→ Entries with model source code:
:::::

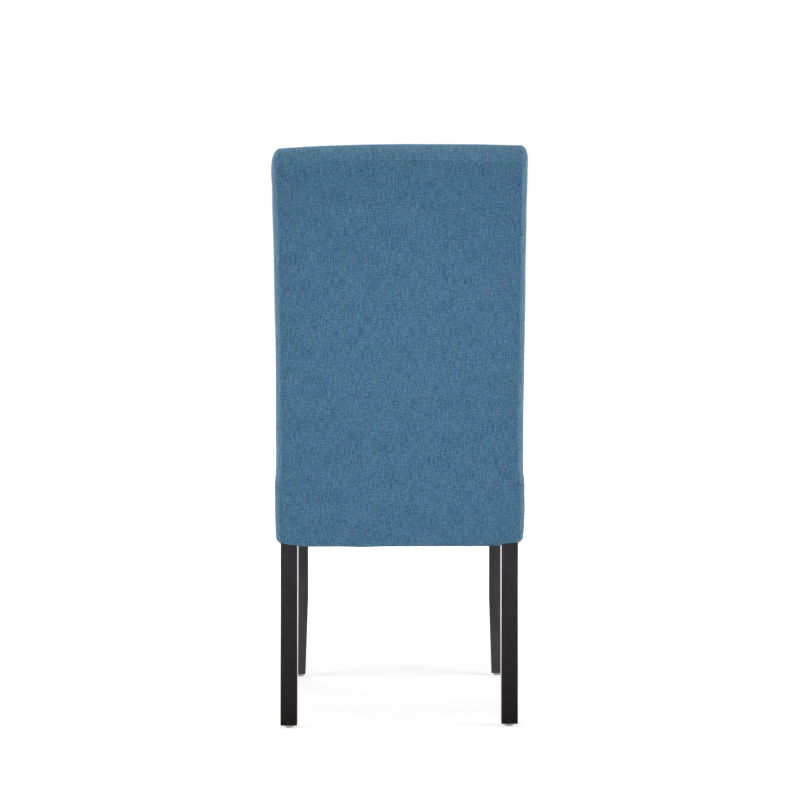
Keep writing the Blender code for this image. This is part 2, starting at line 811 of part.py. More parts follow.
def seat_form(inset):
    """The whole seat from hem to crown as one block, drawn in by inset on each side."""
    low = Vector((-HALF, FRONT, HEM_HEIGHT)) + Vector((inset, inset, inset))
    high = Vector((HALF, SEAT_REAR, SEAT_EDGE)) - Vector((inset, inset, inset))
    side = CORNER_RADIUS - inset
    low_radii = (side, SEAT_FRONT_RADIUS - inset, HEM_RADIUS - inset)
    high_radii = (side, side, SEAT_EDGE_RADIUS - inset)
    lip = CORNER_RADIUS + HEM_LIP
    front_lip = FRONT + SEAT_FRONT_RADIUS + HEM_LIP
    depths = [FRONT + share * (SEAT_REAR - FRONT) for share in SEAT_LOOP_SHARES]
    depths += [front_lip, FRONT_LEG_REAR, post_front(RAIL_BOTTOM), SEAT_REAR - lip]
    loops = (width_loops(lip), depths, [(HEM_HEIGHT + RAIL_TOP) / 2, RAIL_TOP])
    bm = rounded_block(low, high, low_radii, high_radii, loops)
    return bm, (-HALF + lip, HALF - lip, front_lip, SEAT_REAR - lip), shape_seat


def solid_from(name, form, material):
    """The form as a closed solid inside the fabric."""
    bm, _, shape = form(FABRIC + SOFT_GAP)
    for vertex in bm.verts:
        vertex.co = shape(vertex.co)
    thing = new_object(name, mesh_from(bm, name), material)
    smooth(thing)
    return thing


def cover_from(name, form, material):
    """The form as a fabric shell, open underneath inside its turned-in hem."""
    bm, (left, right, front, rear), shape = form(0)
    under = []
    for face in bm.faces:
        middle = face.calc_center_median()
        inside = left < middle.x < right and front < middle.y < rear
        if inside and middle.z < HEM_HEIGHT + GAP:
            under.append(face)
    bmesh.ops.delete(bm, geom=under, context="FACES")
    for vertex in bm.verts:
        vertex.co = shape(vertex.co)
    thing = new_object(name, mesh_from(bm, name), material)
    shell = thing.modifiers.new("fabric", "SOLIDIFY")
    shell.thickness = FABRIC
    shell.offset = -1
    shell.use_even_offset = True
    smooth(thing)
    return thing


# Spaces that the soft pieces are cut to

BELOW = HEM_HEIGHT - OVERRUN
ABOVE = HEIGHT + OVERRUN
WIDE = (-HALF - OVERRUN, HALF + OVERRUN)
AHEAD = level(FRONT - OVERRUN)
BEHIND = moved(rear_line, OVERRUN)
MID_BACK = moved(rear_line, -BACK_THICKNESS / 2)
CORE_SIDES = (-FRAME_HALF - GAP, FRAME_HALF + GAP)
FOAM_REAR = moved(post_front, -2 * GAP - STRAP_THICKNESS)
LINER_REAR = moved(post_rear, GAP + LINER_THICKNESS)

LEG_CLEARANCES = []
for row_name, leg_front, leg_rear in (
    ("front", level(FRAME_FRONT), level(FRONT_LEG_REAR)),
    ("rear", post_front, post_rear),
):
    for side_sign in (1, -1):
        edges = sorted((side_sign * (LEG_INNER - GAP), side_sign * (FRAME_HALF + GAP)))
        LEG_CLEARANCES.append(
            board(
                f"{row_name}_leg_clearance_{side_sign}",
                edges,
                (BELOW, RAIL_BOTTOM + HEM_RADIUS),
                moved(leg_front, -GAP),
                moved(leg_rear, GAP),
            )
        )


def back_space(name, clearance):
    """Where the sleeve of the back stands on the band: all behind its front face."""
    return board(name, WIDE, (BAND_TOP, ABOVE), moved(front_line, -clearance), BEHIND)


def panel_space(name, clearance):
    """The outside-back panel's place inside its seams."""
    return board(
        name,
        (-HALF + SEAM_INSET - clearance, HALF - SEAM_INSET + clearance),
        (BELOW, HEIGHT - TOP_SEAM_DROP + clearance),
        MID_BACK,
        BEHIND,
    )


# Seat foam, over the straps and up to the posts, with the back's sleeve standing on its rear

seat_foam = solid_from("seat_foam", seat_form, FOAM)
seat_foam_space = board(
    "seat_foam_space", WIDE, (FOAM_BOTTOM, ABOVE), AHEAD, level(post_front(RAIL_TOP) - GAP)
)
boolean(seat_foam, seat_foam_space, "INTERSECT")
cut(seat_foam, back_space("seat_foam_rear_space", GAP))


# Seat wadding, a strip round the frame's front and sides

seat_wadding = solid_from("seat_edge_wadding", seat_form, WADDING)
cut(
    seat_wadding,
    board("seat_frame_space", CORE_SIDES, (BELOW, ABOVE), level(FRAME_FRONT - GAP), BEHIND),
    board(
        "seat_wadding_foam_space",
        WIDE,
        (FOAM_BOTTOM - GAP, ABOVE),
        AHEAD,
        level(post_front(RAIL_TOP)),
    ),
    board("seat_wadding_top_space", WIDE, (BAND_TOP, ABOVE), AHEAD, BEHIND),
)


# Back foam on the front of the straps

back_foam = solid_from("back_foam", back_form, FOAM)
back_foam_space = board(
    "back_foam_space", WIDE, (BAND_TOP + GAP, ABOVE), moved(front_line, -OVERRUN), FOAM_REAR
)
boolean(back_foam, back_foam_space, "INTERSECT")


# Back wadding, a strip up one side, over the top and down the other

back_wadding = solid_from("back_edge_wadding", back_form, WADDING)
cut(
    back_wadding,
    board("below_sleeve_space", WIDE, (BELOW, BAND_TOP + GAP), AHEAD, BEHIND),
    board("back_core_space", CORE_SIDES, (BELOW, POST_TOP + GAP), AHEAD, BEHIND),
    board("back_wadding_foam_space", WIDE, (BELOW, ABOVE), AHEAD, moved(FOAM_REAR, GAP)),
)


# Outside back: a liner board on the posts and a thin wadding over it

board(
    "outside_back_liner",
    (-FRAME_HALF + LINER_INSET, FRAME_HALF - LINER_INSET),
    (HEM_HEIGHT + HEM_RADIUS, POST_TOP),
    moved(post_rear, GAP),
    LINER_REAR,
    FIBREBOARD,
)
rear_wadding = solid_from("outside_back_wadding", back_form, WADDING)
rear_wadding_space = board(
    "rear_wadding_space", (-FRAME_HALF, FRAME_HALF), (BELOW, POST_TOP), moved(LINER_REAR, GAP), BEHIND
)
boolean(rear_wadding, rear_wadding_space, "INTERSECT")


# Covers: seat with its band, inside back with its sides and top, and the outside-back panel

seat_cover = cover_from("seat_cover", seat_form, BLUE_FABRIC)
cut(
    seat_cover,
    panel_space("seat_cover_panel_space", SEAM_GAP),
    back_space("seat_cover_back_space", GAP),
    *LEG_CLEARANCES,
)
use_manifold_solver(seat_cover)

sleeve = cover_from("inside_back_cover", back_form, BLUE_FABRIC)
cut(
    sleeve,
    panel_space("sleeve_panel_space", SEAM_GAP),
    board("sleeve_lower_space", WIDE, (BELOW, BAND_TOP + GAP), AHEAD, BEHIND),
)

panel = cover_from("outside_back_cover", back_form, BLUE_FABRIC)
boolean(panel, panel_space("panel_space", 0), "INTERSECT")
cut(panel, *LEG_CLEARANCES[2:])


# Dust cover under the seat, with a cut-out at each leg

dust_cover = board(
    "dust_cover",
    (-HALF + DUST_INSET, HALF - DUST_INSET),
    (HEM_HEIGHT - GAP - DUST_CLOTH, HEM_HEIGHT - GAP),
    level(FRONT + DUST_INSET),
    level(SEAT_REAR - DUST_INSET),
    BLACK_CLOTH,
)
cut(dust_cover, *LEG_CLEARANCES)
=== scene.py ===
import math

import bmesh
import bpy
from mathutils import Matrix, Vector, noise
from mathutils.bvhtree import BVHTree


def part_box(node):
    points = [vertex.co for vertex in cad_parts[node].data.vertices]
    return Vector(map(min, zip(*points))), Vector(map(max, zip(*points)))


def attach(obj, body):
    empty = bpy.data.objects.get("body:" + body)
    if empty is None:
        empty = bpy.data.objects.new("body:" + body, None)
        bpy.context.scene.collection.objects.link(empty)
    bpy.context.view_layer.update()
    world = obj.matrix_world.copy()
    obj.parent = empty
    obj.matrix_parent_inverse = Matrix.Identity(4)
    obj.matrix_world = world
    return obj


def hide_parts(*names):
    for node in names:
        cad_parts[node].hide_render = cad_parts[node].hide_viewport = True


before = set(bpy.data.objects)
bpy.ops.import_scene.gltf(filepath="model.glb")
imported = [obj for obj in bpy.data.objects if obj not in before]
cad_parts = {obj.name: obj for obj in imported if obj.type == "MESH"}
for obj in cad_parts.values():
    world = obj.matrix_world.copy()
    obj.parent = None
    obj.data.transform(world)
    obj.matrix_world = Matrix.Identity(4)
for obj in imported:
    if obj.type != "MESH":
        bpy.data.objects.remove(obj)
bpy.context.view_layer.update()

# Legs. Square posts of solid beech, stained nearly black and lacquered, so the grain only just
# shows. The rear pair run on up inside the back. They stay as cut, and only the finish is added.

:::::

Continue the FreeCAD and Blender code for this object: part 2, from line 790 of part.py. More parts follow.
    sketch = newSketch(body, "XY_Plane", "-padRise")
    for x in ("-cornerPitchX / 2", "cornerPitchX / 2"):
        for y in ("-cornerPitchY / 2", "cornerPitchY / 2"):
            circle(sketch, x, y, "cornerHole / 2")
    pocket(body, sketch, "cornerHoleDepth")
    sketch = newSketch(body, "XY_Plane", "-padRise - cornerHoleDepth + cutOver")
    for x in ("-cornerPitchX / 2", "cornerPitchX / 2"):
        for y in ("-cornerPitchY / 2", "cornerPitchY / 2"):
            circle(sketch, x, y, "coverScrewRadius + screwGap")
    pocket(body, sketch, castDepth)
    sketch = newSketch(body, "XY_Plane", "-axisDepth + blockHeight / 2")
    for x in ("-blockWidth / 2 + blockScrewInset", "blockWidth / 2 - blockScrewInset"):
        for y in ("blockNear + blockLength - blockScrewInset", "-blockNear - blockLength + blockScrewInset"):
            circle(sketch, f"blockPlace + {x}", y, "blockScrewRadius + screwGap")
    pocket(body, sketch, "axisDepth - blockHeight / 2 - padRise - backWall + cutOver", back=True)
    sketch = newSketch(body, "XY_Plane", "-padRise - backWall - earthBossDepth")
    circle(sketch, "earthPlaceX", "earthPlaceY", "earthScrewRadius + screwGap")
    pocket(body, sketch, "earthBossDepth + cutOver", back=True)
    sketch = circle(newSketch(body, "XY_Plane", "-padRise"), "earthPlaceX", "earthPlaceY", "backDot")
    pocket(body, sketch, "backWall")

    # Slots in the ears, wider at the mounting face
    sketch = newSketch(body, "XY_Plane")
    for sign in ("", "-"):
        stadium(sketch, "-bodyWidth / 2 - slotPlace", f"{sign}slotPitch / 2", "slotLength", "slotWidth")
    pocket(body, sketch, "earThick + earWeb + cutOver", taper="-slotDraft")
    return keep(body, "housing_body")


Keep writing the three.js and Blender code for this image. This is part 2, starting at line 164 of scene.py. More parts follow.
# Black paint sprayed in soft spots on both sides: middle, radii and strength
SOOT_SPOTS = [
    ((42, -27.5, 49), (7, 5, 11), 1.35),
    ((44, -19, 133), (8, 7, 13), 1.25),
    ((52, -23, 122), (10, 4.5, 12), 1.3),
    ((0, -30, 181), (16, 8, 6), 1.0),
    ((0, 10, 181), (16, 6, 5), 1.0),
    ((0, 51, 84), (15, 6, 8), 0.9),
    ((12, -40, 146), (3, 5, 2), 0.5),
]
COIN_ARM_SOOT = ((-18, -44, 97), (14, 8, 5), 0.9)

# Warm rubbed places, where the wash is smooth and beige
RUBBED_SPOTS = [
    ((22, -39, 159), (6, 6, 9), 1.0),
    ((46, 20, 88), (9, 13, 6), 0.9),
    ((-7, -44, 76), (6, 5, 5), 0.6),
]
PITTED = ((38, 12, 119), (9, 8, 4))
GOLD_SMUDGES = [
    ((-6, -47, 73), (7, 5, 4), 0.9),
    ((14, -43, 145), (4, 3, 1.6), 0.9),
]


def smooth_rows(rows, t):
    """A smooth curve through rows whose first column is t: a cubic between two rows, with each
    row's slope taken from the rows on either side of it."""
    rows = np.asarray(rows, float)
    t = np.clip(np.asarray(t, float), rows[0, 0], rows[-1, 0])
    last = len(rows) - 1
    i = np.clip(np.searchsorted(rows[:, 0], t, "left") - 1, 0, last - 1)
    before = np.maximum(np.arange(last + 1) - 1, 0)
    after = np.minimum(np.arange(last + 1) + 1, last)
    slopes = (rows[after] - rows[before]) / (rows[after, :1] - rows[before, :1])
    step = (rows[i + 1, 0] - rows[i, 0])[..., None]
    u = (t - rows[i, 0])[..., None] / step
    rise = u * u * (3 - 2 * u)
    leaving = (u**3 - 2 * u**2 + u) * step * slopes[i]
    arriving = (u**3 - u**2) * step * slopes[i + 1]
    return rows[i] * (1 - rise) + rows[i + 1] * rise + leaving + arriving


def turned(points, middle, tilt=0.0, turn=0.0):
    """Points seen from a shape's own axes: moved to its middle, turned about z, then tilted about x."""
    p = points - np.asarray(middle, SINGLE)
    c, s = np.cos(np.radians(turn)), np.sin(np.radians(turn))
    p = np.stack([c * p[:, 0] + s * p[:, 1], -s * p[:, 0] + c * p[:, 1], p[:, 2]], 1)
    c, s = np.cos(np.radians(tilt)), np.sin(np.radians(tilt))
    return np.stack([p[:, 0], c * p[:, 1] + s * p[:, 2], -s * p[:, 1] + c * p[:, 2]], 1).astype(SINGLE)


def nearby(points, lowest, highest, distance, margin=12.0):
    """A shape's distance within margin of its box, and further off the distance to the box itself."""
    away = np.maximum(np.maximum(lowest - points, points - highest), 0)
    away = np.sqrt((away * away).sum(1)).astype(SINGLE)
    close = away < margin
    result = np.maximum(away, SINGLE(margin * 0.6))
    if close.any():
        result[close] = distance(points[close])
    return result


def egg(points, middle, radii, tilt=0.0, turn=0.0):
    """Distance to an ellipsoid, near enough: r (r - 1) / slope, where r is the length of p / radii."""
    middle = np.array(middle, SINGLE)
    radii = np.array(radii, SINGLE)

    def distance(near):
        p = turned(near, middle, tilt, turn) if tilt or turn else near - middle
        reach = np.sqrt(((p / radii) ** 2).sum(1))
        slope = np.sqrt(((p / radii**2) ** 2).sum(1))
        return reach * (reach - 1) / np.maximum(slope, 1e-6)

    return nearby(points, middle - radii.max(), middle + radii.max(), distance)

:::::

→ TASK BRIEF: Return the exact lines from the line with "# Dust cover" to the line with "# shows. The", inclusive of both, with nothing added.

→ WRITTEN REPLY:
# Dust cover under the seat, with a cut-out at each leg

dust_cover = board(
    "dust_cover",
    (-HALF + DUST_INSET, HALF - DUST_INSET),
    (HEM_HEIGHT - GAP - DUST_CLOTH, HEM_HEIGHT - GAP),
    level(FRONT + DUST_INSET),
    level(SEAT_REAR - DUST_INSET),
    BLACK_CLOTH,
)
cut(dust_cover, *LEG_CLEARANCES)
=== scene.py ===
import math

import bmesh
import bpy
from mathutils import Matrix, Vector, noise
from mathutils.bvhtree import BVHTree


def part_box(node):
    points = [vertex.co for vertex in cad_parts[node].data.vertices]
    return Vector(map(min, zip(*points))), Vector(map(max, zip(*points)))


def attach(obj, body):
    empty = bpy.data.objects.get("body:" + body)
    if empty is None:
        empty = bpy.data.objects.new("body:" + body, None)
        bpy.context.scene.collection.objects.link(empty)
    bpy.context.view_layer.update()
    world = obj.matrix_world.copy()
    obj.parent = empty
    obj.matrix_parent_inverse = Matrix.Identity(4)
    obj.matrix_world = world
    return obj


def hide_parts(*names):
    for node in names:
        cad_parts[node].hide_render = cad_parts[node].hide_viewport = True


before = set(bpy.data.objects)
bpy.ops.import_scene.gltf(filepath="model.glb")
imported = [obj for obj in bpy.data.objects if obj not in before]
cad_parts = {obj.name: obj for obj in imported if obj.type == "MESH"}
for obj in cad_parts.values():
    world = obj.matrix_world.copy()
    obj.parent = None
    obj.data.transform(world)
    obj.matrix_world = Matrix.Identity(4)
for obj in imported:
    if obj.type != "MESH":
        bpy.data.objects.remove(obj)
bpy.context.view_layer.update()

# Legs. Square posts of solid beech, stained nearly black and lacquered, so the grain only just
# shows. The rear pair run on up inside the back. They stay as cut, and only the finish is added.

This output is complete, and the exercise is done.